Suddenly, the inability of teenagers to get their homework done before settling into a long phone call seems
more understandable. The executive functions that make those kinds of choices are not fully complete. The
apparently wilful refusal to solve simple organisational problems - how to book cheaper train seats for a trip as
well as getting clothes for the weekend party - doesn't look quite so hopeless either. One of the brain
parts that does not completely connect till later is the corpus callosum, the bridge that links the two halves of
the brain, which is involved in creativity and problem solving.

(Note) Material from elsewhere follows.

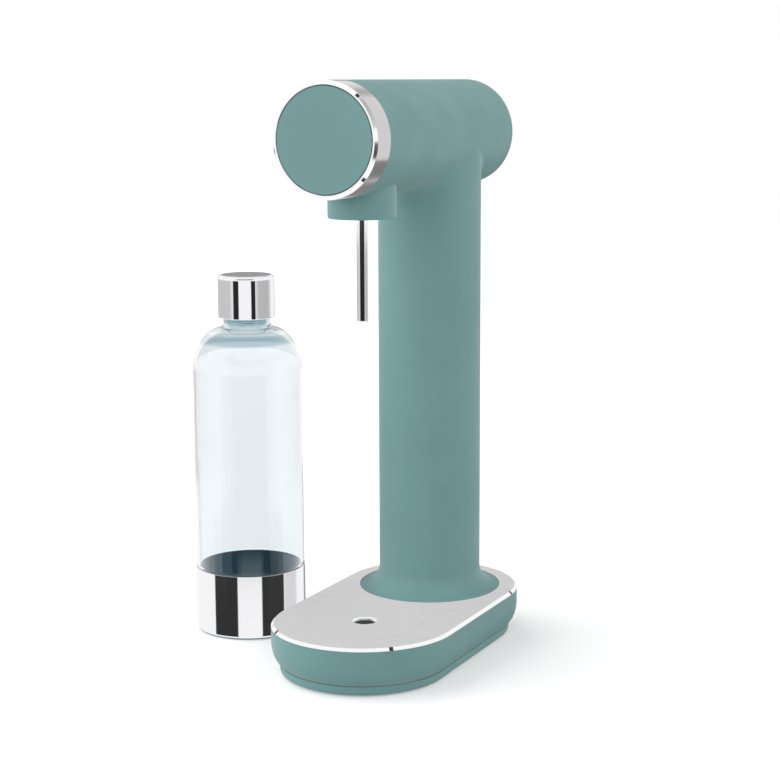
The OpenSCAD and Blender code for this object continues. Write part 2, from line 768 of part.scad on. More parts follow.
module nozzle_block() {
  color(dark_plastic) difference() {
    translate([0, -reach, 0]) {
      rod(nozzle_r, frame_h, beam_h);
      rod(nozzle_neck_r, frame_h, nozzle_top_h);
    }
    translate([0, -reach, 0]) {
      rod(tube_r + run_gap, frame_h - overrun, pipe_h - tube_seat + fit_gap);
      rod(tube_bore_r, frame_h, pipe_h);
      rod(relief_stem_r + run_gap, pipe_h, nozzle_top_h + overrun);
      axle(pipe_r + run_gap, nozzle_neck_r - pipe_in, nozzle_r, pipe_h);
      axle(pipe_bore_r, 0, nozzle_neck_r, pipe_h);
    }
    at_socket_screws() rod(screw_way_r, frame_h - overrun, beam_h + overrun);
  }
}

module relief_valve() {
  color(brass) translate([0, -reach, 0]) {
    rod(relief_stem_r, nozzle_top_h - relief_stem_h, nozzle_top_h + relief_h);
    translate([0, 0, nozzle_top_h]) cylinder(r = relief_r, h = relief_h / 2, $fn = 6);
    rod(relief_r * relief_cap_share, nozzle_top_h, nozzle_top_h + relief_h);
  }
}

module bottle_socket() {
  color(grey_plastic) difference() {
    translate([0, -reach, 0]) rotate_extrude() polygon([
      [socket_r + 2 * socket_lip, socket_low_h], [collar_in_r - fit_gap, socket_low_h],
      [collar_in_r - fit_gap, frame_h], [tube_r + fit_gap, frame_h], [tube_r + fit_gap, socket_roof_h],
      [socket_r, socket_roof_h], [socket_r, socket_low_h + 2 * socket_lip]]);
    at_socket_screws() {
      rod(screw_way_r, socket_roof_h - overrun, frame_h + overrun);
      rod(screw_head_r + fit_gap, socket_roof_h - overrun, socket_roof_h + screw_head_h);
    }
  }
}

module socket_screws() {
  l = beam_h + beam_t - socket_roof_h - screw_head_h;
  color(steel) at_socket_screws() screw(screw_r, screw_head_r, screw_head_h, socket_roof_h, l);
}

module neck_seal() {
  color(rubber) translate([0, -reach, 0])
    pipe(socket_r - seal_out_gap, seal_in_r, socket_roof_h - seam - seal_t, socket_roof_h - seam);
}

module carbonating_tube() {
  low = collar_h - tube_drop;
  color(polished) translate([0, -reach, 0]) rotate_extrude() polygon([
    [jet_r, low], [tube_r - tube_chamfer, low], [tube_r, low + tube_chamfer], [tube_r, pipe_h - tube_seat],
    [tube_bore_r, pipe_h - tube_seat], [tube_bore_r, low + tube_tip_wall + tube_bore_r],
    [jet_r, low + tube_tip_wall]]);
}

module dial_ring() {
  color(steel) difference() {
    turned() polygon([
      [band_in_r, -band_back_y], [head_r, -band_back_y], [head_r, -band_edge_y],
      [head_r - dial_chamfer, -dial_front_y], [dial_lip_in_r, -dial_front_y],
      [dial_lip_in_r, -hub_front_y + run_gap], [band_in_r, -hub_front_y + run_gap]]);
    for (a = dial_notches) translate([0, 0, head_h]) rotate([0, -a, 0])
      translate([head_r - dial_notch_d, dial_front_y - overrun, -notch_w / 2])
        cube([dial_notch_d + overrun, dial_chamfer + overrun, notch_w]);
  }
}

module dial_disc() {
  front = dial_front_y + disc_sink;
  color(paint) axle(disc_r, front, front + disc_t);
}

module dial_hub() {
  back_y = band_back_y - hub_back_in;
  face_y = hub_front_y + hub_face_t;
  boss_back_y = min(face_y + hub_boss_l, back_y);
  peg_back_y = head_y + bulkhead_in + bulkhead_t - stop_tip;
  color(dark_plastic) difference() {
    union() {
      turned() polygon([
        [0, -hub_front_y], [hub_r, -hub_front_y], [hub_r, -back_y], [hub_r - hub_wall, -back_y],
        [hub_r - hub_wall, -face_y], [0, -face_y]]);
      axle(hub_boss_r, face_y - hub_face_t / 2, boss_back_y);
      translate([0, 0, stop_ring_r]) axle(stop_r, face_y - hub_face_t / 2, peg_back_y);
    }
    axle(shaft_r + run_gap, shaft_front_y - shaft_end_gap, boss_back_y + overrun);
    axle(dial_screw_r + fit_gap, hub_front_y - overrun, shaft_front_y);
    axle(dial_screw_head_r + fit_gap, hub_front_y - overrun, hub_front_y + dial_screw_head_h);
  }
}

module dial_shaft() {
  color(steel) difference() {
    union() {
      axle(shaft_r, shaft_front_y, post_back_y + post_t + shaft_over);
      translate([cam_throw, 0, 0]) axle(cam_r, -cam_l / 2, cam_l / 2);
    }
    axle(dial_screw_r + run_gap, shaft_front_y - overrun, shaft_front_y + dial_screw_l);
  }
}

module dial_screw() {
  head_back = hub_front_y + dial_screw_head_h;
  color(steel) {
    axle(dial_screw_head_r, hub_front_y + run_gap, head_back);
    axle(dial_screw_r, hub_front_y + run_gap, shaft_front_y + dial_screw_l - dial_screw_end_gap);
  }
}

module bottle_body() {
  color(clear) translate(bottle_at) rotate_extrude() polygon(concat(
    [[0, bottle_foot_h]],
    arc_points([bottle_foot_r - bottle_foot_round, bottle_foot_h + bottle_foot_round],
      bottle_foot_round, bottle_foot_round, -90, 0),
    [[bottle_foot_r, foot_cup_h + seam], [bottle_r, foot_cup_h + rim_step],
     [bottle_r, shoulder_h], [bottle_in_r, shoulder_h],
     [bottle_in_r, foot_cup_h + 2 * rim_step], [bottle_foot_r - bottle_wall, foot_cup_h]],
    arc_points([bottle_foot_r - bottle_foot_round, bottle_foot_h + bottle_foot_round],
      bottle_foot_round - bottle_wall, bottle_foot_round - bottle_floor, 0, -90),
    [[0, bottle_foot_h + bottle_floor]]));
}

module bottle_shoulder() {
  color(clear) translate(bottle_at) rotate_extrude() polygon(concat(
    arc_points([neck_r, shoulder_h], bottle_r - neck_r, shoulder_rise, 0, 90),
    [[mouth_r, neck_low_h]],
    arc_points([mouth_r, shoulder_h], bottle_in_r - mouth_r, shoulder_rise - shoulder_wall, 90, 0)));
}

module bottle_neck() {
  color(clear) translate(bottle_at) rotate_extrude() polygon([
    [mouth_r, neck_low_h], [neck_r, neck_low_h], [neck_r, mouth_h - mouth_round],
    [neck_r - mouth_round, mouth_h], [mouth_r, mouth_h]]);
}

module bottle_foot_cup() {
  color(polished) translate(bottle_at) rotate_extrude() polygon(concat(
    [[0, 0]],
    arc_points([foot_cup_r - foot_cup_round, foot_cup_round], foot_cup_round, foot_cup_round, -90, 0),
    [[foot_cup_r, foot_cup_h], [foot_cup_in_r, foot_cup_h]],
    arc_points([foot_cup_r - foot_cup_round, foot_cup_round],
      foot_cup_round - foot_cup_wall, foot_cup_round - foot_cup_wall, 0, -90),
    [[0, foot_cup_wall]]));
}

module cap_shell() {
  color(polished) translate(bottle_at) rotate_extrude() polygon(concat(
    [[cap_r - cap_wall, cap_h], [cap_r - cap_break, cap_h], [cap_r, cap_h + cap_break]],
    arc_points([cap_r - cap_round, cap_top_h - cap_round], cap_round, cap_round, 0, 90),
    [[0, cap_top_h], [0, cap_top_h - cap_wall]],
    arc_points([cap_r - cap_round, cap_top_h - cap_round],
      cap_round - cap_wall, cap_round - cap_wall, 90, 0)));
}

module cap_liner() {
  edge = cap_round - cap_wall - liner_gap;
  color(grey_plastic) translate(bottle_at) rotate_extrude() polygon(concat(
    [[liner_in_r, cap_h + liner_up], [liner_r, cap_h + liner_up]],
    arc_points([liner_r - edge, liner_top_h - edge], edge, edge, 0, 90),
    [[0, liner_top_h], [0, liner_roof_h], [liner_in_r, liner_roof_h]]));
}

module cap_seal() {
  color(rubber) translate(bottle_at) rod(liner_in_r - seal_out_gap, cap_seal_h, cap_seal_h + cap_seal_t);
}

base_body();
base_plinth();
rubber_feet();
base_screws();
top_plate();
drip_cup();
drip_lid();
cylinder_hatch();
hatch_foot();
cylinder_guide();
foot_screws();
column_casing();
head_casing();
spout_collar();
inner_frame();
front_bush();
middle_bush();
rear_bush();
valve_block();
valve_washer();
valve_plunger();
plunger_spring();
gas_cylinder();
gas_valve();
valve_pin();
gas_pipe();
nozzle_block();
relief_valve();
bottle_socket();
socket_screws();
neck_seal();
carbonating_tube();
dial_ring();
dial_disc();
dial_hub();
dial_shaft();
dial_screw();
bottle_body();
bottle_shoulder();
bottle_neck();
bottle_foot_cup();
cap_shell();
cap_liner();
cap_seal();
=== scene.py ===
import math

import bmesh
import bpy
from mathutils import Matrix, Vector


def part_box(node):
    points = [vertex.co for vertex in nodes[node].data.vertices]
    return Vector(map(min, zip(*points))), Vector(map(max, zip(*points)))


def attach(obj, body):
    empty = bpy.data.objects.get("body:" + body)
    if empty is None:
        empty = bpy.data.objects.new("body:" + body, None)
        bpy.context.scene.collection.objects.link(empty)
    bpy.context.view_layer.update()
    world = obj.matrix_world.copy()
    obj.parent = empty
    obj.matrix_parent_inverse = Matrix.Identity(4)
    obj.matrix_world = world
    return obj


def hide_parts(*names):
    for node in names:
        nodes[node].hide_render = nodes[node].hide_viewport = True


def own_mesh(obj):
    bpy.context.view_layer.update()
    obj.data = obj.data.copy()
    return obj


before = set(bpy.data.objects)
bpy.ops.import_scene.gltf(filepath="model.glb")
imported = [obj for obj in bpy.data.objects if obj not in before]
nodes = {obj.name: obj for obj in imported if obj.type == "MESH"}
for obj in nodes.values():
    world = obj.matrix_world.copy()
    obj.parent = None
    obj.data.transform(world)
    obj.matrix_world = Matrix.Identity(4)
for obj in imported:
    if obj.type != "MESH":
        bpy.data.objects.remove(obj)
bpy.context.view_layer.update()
mm = 0.001
print("frame loaded:", len(nodes), "nodes")


# Short ways to add shader nodes and join them
def addNode(tree, kind, **settings):
    node = tree.nodes.new("ShaderNode" + kind)
    for name, value in settings.items():
        setattr(node, name, value)
    return node


def plug(tree, socket, source):
    # A source is another node's output, or a plain value for this input
    if isinstance(source, bpy.types.NodeSocket):
        tree.links.new(source, socket)
    else:
        socket.default_value = source


def calculate(tree, operation, *sources):
    node = addNode(tree, "Math", operation=operation)
    for socket, source in zip(node.inputs, sources):
        plug(tree, socket, source)
    return node.outputs[0]


def vectorMath(tree, operation, *sources):
    node = addNode(tree, "VectorMath", operation=operation)
    for socket, source in zip(node.inputs, sources):
        plug(tree, socket, source)
    return node.outputs["Value" if operation in ("LENGTH", "DOT_PRODUCT") else "Vector"]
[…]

The tendency to ignore obvious risks, from smoking to unsafe sex, begins to make more sense, too. Sex hormones,
seen as the usual culprits responsible for teenage bad behaviour in the past, still play a major role. But in the
new model, while hormones provide the engine, the problems arise because the wiring for the control systems is
still not in place. Take the feel-good brain chemical dopamine. The hormonal rush increases its levels and so
feelings of pleasure become more intense. Without fully developed neuronal brakes, why put off the pleasures of
sex, drugs or risk-taking?
Even the business of endless lazing in bed turns out to have a biological basis. One of the less appreciated
effects of the rise in sex hormones is the effect it has on the rhythm of the sleep hormone melatonin. Teenagers go
to bed and get up later because that is what their body clocks tell them to do. A society that requires
them to turn up at school at 8am or 9am may be a recipe for mass teenage sleep deprivation.
These brain scans studies fit into a wider social picture, as shown in a review of scientific theories of teen
behaviour conducted by researchers at Wisconsin University in 1987.
They found that in times of war and employment booms, scientists pronounced adolescents as being "capable and
adult-like" but during peacetime and economic downturn, they characterised them as "psychologically incapacitated
and slow to develop".
It is worth considering whether the simultaneous demonising and infantilising of adolescents tells us more about
our society's need for good consumers than it does about the true nature of our children.